Si le sursaut d’orgueil patriotique est monté d’un cran dans le milieu entrepreneurial camerounais, cet engouement, estime Dieudonné Essomba, ne suffit pas pour changer la donne. L’économiste souligne la nécessité de mettre sur pied «des mécanismes pour orienter la demande vers la production nationale».
«C’est en fait un travail global, qui implique de développer la production locale en quantité et en qualité, et d’améliorer les conditions d’accès à ces produits pour les consommateurs camerounais», martèle-t-il.
Sous prétexte qu'on doit promouvoir le made in Cameroun on doit accepter la Médiocrité ?
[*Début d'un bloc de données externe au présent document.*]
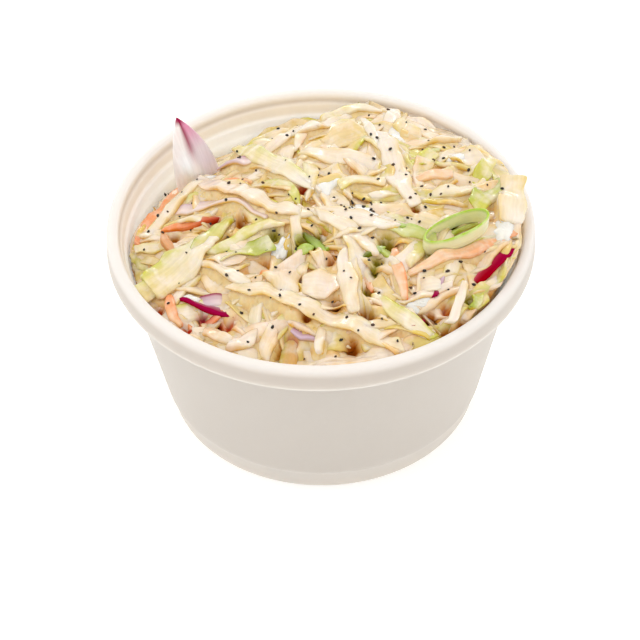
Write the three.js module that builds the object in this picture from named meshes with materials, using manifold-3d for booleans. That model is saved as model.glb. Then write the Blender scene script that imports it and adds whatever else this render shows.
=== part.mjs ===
// Coleslaw in a squat foam cup. Millimetres, +Z up, origin on the cup's axis at the face it stands on.
// Two pieces: the moulded foam cup, and the slaw heaped in it, a core with the shreds that show fused on.
import * as THREE from 'three';
import { mergeVertices } from 'three/addons/utils/BufferGeometryUtils.js';
import Module from 'manifold-3d';

const { clamp, degToRad, lerp } = THREE.MathUtils;

// ---- Driving dimensions --------------------------------------------------------------------------------

const CUP_HEIGHT = 58;
const RIM_RADIUS = 57; // outside of the band round the rim
const BAND_HEIGHT = 7;
const BAND_DRAFT = 0.4; // the band is this much wider at its lower edge
const WALL_TOP_RADIUS = 53.4; // outside of the wall, just under the band
const FOOT_RADIUS = 42;
const FOOT_DRAFT = 1.3; // the foot is this much wider at its top
const FOOT_HEIGHT = 6.6;
const FOOT_STEP = 0.6; // how far the foot sits in from the wall above it
const WALL = 2.5; // foam thickness
const FLOOR = 3.5;
const LIP = 3; // width of the rim's rounded top
const CORNER = 0.6; // how far the rim's and foot's edges are rounded
const RECESS_DEPTH = 2; // hollow under the base, inside the ring that the cup stands on
const RING_WIDTH = 3.2;
const LEDGES = [3, 6.5, 10]; // depths below the rim of the small steps inside the mouth
const LEDGE = 0.9; // how far each step comes in
const STRAIGHT_DEPTH = 12.5; // below the steps the inside runs straight down to the foot
const ROUND_SIDES = 56;

const GAP = 0.35; // clearance between slaw and foam
const HEADROOM = 30; // more than the heap stands above the rim
const CROWN = 6.3; // height of the core above the rim, at its middle
const CROWN_AT = [6, 4];
const CROWN_REACH = 56;
const EDGE_DROP = 7.5; // level of the core at the wall, below the rim
const HOLLOW = 10; // extra drop towards the back left, where the cup isn't full
const HOLLOW_SIDE = [-0.7, 0.71];
const BANK = 3; // extra height towards the right, where the slaw reaches the rim
const BANK_SIDE = [0.97, -0.24];
const SIDE_START = 15; // both start this far from the axis and grow over the next stretch
const SIDE_REACH = 35;
const CORE_RINGS = 8;
const CORE_SPOKES = 32;
const CORE_GAP = 0.6; // its own clearance, more than the slaw's, as its sides are flatter than the wall
const LUMP = 0.7; // its unevenness

const SINK = 0.7; // how deep a shred is pressed into what it lies on, so that they fuse
const STIFFNESS = 0.035; // a shred bridges dips tighter than a parabola of this curvature
const LOFT = 2; // how far above the core's level a shred may lie before the rest presses it down
const PRESSED = 0.35; // share of the further height that is left
const CHAMFER = 0.85; // width of a shred's upper face, as a share of its lower face
const ROLL = 3.4; // how far a shred's tipping runs through its wave over its length, in radians
const GRAINS = 28; // pepper
const GRAINS_REACH = 47;
const GRAIN_LENGTH = 1.5;
const GOLDEN_ANGLE = 2.39996; // turn from one place to the next on a spiral that spreads them evenly
const FINEST = 0.06; // detail smaller than this is merged away

// ---- Shreds --------------------------------------------------------------------------------------------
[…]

— Caleb Nabour OME🇲🇱🇨🇲 (@ronaldoangel10) September 24, 2020
En attendant l’embellie, cette campagne des entrepreneurs locaux pour le patriotisme économique rejoint le combat des mouvements patronaux dans le pays. Ces derniers n’ont de cesse de suggérer au gouvernement la mise en place d’une stratégie de promotion des «champions nationaux» afin de rendre des entreprises camerounaises compétitives dans une économie de plus en plus internationalisée.